SET EXERCISE:
Each line that contains the string "this" counts once; report how many such lines appear in the data, as a number only.

RAW DATA:

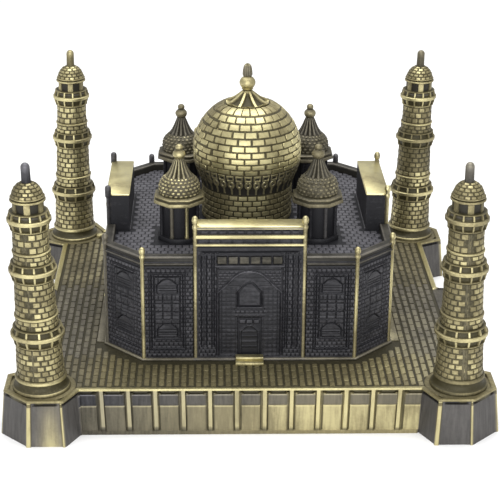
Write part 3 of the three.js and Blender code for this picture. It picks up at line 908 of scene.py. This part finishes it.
def tower_pin(tower):
    """A round-ended pin with grey plating, which is rubbed off some of them."""
    solid = Solid()
    top = extent(f"tower_{tower.name}_pin")[1][2]
    shank = [(1.2, 67.9, 0.1), (1.22, 69.0, 0.2), (1.17, top - 2.4, 0.3), (1.17, top - PIN_R, 0.55)]
    end = [(PIN_R * math.cos(a), top - PIN_R + PIN_R * math.sin(a), 0.62)
           for a in np.radians([15, 40, 62, 80])]
    tower.turn(solid, shank + end, 28, tower.grey)
    solid.make(f"tower_{tower.name}_pin_plated", PIN, "grey_pin", f"tower_{tower.name}_pin")


def towers():
    """The four corner towers."""
    for tower in TOWERS:
        tower_shaft(tower)
        tower_cupola(tower)
        tower_pin(tower)


# ---- mausoleum walls ----------------------------------------------------------------------
SUNK = 0.25               # a relief's zero level is this far behind the outline of the building
BAY_DEPTH = 1.6           # from a bay's zero level to its flat back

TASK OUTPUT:
2